Around this same time, I realized I no longer needed to wear a winter coat. My body was simply generating whatever heat it needed to stay warm, automatically. I would later learn that this corresponds to the Tibetan practice called Tummo — inner heat — which Tibetan monks practice in the Himalayas and reportedly use to dry wet blankets with body heat in competition with one another. I did not learn Tummo from anyone. It appeared on its own as a byproduct of years of this witnessed breath practice.

I barely know the word for what I have. I only know that my body does it.

Halloween 2005: The Heart Chakra Opens

On Halloween evening of 2005, my heart chakra opened completely. I was outside when it happened. In an intuitive flash, I suddenly understood that the stirring in my gut — the sensation I had always interpreted as the signal that I needed to go do my breathwork — was not merely a physiological cue. It was the living Spirit of God inside me. The realization hit me with such force that water shot straight out of my eyes and my knees buckled beneath me. I nearly hit the sidewalk. Because here is what this meant to me in that moment: all my life, in the heat of triggered emotionality, I could never find God. No matter how much head knowledge I carried about spiritual reality, once I was triggered I would spiral into compulsive emotionality for hours, sometimes days. God was nowhere I could reach in those moments. And now I was being given the knowledge that I would never be forsaken. That God was with me. Inside my own body. Tangible. Undeniable. How many people are given that?

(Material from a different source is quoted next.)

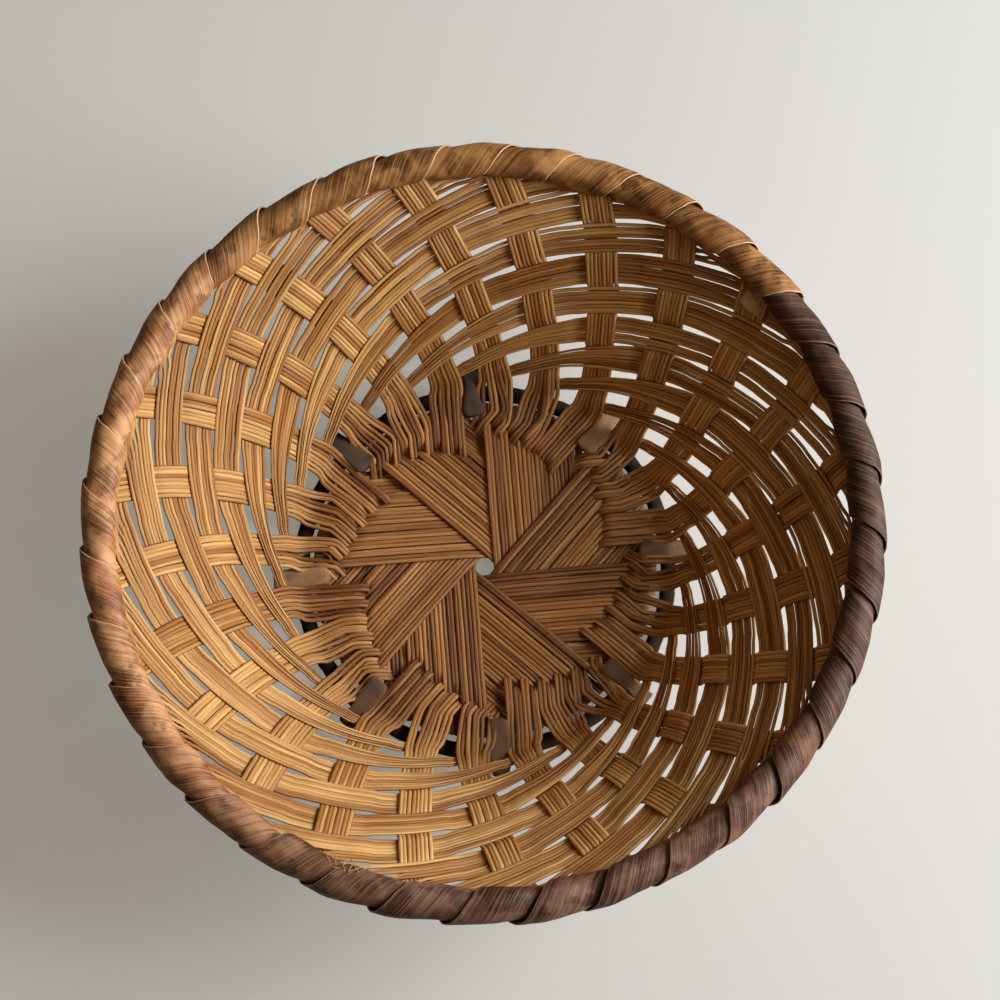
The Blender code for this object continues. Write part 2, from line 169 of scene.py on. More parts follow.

The certainty of God's presence within their own flesh? I stood there on the sidewalk and marveled. The five or six years of daily breathwork, the roaring exhales in empty parking lots, the torso whipping, the electrical spine, the spontaneous heat — all of it had been clearing the house. And now the Owner had moved in and made His presence known in a way I could never again doubt or argue myself out of.

The promise embedded in that first fleeting glimpse of bliss at Christmas 1992 had finally been delivered on the doorstep of my soul, after trudging uphill another thirteen long years.